No wonder, therefore that the four-member team has found on their assessment that out of 1,000 plant species seven have already become extinct, five are critically endangered, 127 are endangered, 262 are at risk, 69 are nearly at risk. The good news is that 271 plant species are doing well in the environment. However, the news is not so good about 258 species as information on them is missing. What does it mean? It is a huge number and if information about them is unavailable, there is serious doubt about their existence.

In the process of evolution, no life form comes into existence without a purpose. Much as humans may have developed an insight into new frontiers of material and living worlds, a colossal dark and unknown area is waiting to be explored. So the species with little utility or those that apparently appear to be harmful for humankind may have been destroyed with impunity. But when it comes to preservation of the ecology, maybe, the seemingly useless also have a necessary part to play.

The survey on only 1,000 plant species has brought to the fore a most disconcerting fact. What a picture of the country's flora world will emerge if the remaining 3,000 species are studied comprehensively may give one a nightmarish experience. Human beings have poisoned the environment in more ways than one. The use of chemical fertiliser, insecticide and herbicide for decades has proved notoriously harmful not only to various species of flora and fauna but also to the species that has produced and applied those. Discarded polythene and plastic of mountainous volumes compound the problem beyond redemption.
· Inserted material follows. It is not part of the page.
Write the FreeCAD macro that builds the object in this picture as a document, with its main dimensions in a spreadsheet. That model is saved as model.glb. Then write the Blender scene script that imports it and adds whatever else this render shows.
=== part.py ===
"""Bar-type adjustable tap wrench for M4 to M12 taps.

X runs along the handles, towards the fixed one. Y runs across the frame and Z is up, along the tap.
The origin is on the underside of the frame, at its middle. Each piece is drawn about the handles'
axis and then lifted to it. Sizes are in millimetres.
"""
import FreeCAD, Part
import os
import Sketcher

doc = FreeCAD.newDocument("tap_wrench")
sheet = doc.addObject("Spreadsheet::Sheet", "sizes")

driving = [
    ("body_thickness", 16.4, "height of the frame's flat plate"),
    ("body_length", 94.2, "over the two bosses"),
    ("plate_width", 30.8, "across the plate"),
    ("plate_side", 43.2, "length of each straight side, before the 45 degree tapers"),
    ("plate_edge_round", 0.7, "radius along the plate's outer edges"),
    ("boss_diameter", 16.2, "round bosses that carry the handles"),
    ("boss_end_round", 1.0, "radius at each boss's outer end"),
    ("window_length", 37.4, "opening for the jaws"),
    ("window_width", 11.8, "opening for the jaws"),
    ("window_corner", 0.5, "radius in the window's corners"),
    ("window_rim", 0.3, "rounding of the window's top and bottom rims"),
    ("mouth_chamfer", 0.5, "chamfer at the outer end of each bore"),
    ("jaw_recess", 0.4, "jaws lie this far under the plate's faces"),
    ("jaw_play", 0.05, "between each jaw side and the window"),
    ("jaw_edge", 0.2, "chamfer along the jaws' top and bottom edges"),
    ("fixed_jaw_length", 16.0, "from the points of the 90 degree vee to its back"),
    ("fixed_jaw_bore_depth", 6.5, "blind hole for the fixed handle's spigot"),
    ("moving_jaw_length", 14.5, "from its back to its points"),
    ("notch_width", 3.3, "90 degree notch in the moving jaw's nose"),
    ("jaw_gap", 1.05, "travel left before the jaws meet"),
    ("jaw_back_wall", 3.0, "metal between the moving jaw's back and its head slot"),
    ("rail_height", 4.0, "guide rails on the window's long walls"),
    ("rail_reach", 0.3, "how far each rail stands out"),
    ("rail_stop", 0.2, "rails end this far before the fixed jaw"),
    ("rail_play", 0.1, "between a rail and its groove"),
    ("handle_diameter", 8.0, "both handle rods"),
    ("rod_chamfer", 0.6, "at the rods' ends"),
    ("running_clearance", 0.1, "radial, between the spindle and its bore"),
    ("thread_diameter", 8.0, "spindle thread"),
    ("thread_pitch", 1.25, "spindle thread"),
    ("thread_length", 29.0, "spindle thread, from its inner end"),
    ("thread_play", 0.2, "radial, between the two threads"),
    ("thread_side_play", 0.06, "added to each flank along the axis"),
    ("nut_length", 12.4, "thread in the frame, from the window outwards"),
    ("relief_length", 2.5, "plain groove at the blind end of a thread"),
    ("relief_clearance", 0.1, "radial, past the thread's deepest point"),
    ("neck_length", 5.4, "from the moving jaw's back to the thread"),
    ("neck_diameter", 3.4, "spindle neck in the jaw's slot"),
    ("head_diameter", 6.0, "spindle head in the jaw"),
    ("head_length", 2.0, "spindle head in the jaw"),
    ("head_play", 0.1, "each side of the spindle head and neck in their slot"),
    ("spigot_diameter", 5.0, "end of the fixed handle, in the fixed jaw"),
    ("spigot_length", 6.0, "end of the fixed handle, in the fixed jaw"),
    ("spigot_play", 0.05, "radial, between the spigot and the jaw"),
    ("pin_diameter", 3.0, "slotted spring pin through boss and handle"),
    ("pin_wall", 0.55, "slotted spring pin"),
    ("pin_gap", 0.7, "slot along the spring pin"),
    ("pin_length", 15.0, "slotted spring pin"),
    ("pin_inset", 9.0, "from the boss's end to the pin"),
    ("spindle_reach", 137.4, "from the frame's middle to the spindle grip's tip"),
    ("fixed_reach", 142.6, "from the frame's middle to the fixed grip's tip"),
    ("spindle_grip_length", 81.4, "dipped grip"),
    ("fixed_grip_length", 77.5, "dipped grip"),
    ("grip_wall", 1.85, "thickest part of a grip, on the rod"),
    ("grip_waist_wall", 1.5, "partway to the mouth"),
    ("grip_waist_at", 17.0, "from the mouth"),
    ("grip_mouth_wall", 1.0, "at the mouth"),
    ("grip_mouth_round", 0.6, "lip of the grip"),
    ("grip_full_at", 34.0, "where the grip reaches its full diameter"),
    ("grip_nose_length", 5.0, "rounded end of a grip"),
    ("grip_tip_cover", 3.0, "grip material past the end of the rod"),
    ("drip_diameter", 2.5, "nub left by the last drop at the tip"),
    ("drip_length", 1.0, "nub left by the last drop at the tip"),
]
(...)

One of the reasons for climate change is deforestation and accumulation of greenhouse gas in the atmosphere. Plants and trees cleanse air by absorbing CO2. If there are not enough green covers on the Earth's surface, harmful gases such as CO2 and methane released from various human activities get deposited in the stratosphere and this contributes to rising temperature. So, conservation of plant species or for that matter forests is not just a subject of botany or forestry, broadly it is life science. From this perspective, each member of the plant and animal life has its distinct place in the world of creation and deserves respect.

In a country overburdened with an outsize population, the stake is high for land use. This does in no way mean that green cover of its land area has to be depleted and plant species protected only on the basis of food and economic considerations. Food and economy are a prerequisite for survival but the correlation of these two with the environment is more decisive. It is impossible to grow paddy in the desert of Sahara. So, there is an overriding need to know how much exploitation of Nature is enough for the purpose and how much is too much.

In their rush for expanding the range and scope of agriculture aimed at producing enough cereal for feeding the nation, policymakers paid little attention to plants, woodlands and forests. Villages where most homesteads were once full of naturally grown wild plants and trees became precariously denuded because of the clearing spree all around. Many of the herbs, shrubs, plants and trees present plentiful even in the 50s of the last century have now disappeared forever. Once Barun and Hijal trees, not valued much in terms of timber, had their proliferation in villages. Today there is hardly any village to host a Barun tree. Hijals are also on their way out. 

No, these are not included in the endangered plants' list by the study team. The seven plants that have disappeared are uncommon and few people have ever heard of their names. They are Kurajiri, Bhanu Deypat, Gola Anjan, Sat Sarila, Therma Jam and Mytrasis. The five endangered species are not as uncommon as the seven extinct varieties but again few people know all their names. Teli palm is no longer found in the wild but more people are likely to be familiar with its name. A few exist in small botanical enclosures under management of research institutes. Of the seven, Ball tree may be familiar to people in the southern districts. Bashpata (brown pine), is native to Meghalaya. Sylhet's hills could host them. Wild date, Balborax and Tall Trias orchid complete the list of the endangered species.

So the importance of conservation of plants irrespective of their commercial and other values cannot be overemphasised. In the interest of ecological balance, environmental sustainability and by extension survival of the human species, the conservation of all the plant species is a sine qua non.